Set problem: Search the material below for the string "parts" and list each line that holds it.
=== Exercise material ===
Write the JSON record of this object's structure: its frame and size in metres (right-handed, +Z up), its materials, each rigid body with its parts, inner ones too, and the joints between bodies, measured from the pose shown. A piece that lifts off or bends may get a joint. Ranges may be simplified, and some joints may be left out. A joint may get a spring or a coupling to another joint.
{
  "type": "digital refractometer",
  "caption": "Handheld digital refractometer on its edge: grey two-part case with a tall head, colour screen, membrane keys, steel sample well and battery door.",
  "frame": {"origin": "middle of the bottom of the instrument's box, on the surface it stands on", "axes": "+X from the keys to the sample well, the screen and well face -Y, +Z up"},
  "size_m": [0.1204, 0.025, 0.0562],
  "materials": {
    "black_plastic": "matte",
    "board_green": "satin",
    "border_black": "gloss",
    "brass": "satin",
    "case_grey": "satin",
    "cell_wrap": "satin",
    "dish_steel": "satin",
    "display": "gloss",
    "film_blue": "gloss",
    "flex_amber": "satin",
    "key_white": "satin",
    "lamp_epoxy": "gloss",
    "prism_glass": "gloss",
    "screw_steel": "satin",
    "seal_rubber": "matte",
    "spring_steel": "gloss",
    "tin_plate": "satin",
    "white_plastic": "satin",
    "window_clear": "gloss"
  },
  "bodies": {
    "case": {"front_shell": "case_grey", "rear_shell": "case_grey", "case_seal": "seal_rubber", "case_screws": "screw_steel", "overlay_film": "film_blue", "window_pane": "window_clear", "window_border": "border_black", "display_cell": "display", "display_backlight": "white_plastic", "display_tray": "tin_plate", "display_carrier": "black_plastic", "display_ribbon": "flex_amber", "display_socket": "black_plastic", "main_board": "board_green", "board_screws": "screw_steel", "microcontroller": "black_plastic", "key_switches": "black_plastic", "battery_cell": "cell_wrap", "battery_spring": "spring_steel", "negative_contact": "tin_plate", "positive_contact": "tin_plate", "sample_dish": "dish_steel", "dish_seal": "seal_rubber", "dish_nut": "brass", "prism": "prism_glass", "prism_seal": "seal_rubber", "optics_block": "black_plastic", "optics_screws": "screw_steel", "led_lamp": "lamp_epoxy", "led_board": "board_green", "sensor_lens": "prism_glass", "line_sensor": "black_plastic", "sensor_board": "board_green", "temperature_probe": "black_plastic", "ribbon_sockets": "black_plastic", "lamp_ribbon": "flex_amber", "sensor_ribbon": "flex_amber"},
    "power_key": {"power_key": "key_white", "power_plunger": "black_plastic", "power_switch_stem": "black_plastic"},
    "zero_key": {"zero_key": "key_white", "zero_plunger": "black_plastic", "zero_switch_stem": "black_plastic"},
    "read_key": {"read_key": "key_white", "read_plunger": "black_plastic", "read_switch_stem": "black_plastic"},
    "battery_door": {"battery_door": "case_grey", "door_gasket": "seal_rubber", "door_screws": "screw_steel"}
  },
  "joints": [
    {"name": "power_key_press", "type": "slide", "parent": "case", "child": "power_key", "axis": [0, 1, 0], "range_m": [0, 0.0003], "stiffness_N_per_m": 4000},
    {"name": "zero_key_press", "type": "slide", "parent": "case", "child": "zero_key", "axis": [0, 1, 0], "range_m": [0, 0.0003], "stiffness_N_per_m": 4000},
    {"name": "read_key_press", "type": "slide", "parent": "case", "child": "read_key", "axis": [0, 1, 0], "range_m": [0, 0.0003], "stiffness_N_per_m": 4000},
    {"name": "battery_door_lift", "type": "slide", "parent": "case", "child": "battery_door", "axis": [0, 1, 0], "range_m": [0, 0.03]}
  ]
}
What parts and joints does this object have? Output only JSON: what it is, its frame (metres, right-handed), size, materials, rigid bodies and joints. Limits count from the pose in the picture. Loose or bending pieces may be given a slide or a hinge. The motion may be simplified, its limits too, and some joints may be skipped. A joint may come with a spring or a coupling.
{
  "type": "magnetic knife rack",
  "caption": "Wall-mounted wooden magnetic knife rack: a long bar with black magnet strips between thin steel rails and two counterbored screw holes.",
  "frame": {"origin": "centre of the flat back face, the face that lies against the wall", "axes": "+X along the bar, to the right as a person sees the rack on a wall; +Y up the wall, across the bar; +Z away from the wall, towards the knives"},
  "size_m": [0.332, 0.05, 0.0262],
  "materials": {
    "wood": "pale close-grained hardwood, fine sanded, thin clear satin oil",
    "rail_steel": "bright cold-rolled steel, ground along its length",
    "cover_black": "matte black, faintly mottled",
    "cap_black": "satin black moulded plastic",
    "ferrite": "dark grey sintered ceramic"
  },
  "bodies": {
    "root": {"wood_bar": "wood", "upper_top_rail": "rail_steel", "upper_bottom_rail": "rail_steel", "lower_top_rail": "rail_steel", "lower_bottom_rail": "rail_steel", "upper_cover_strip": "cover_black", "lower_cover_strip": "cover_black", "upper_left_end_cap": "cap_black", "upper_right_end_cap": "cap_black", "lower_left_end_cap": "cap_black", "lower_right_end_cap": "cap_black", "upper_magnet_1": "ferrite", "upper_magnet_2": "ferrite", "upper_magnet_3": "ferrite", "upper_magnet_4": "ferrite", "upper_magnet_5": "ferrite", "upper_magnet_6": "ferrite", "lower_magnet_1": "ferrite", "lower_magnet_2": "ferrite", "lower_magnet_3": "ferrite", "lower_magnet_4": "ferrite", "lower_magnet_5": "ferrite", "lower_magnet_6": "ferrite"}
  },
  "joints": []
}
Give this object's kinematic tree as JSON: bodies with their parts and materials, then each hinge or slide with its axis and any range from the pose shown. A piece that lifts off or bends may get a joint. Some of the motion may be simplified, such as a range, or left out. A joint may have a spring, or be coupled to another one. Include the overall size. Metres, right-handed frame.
===
Problem solution:
Write the JSON record of this object's structure: its frame and size in metres (right-handed, +Z up), its materials, each rigid body with its parts, inner ones too, and the joints between bodies, measured from the pose shown. A piece that lifts off or bends may get a joint. Ranges may be simplified, and some joints may be left out. A joint may get a spring or a coupling to another joint.
What parts and joints does this object have? Output only JSON: what it is, its frame (metres, right-handed), size, materials, rigid bodies and joints. Limits count from the pose in the picture. Loose or bending pieces may be given a slide or a hinge. The motion may be simplified, its limits too, and some joints may be skipped. A joint may come with a spring or a coupling.
Give this object's kinematic tree as JSON: bodies with their parts and materials, then each hinge or slide with its axis and any range from the pose shown. A piece that lifts off or bends may get a joint. Some of the motion may be simplified, such as a range, or left out. A joint may have a spring, or be coupled to another one. Include the overall size. Metres, right-handed frame.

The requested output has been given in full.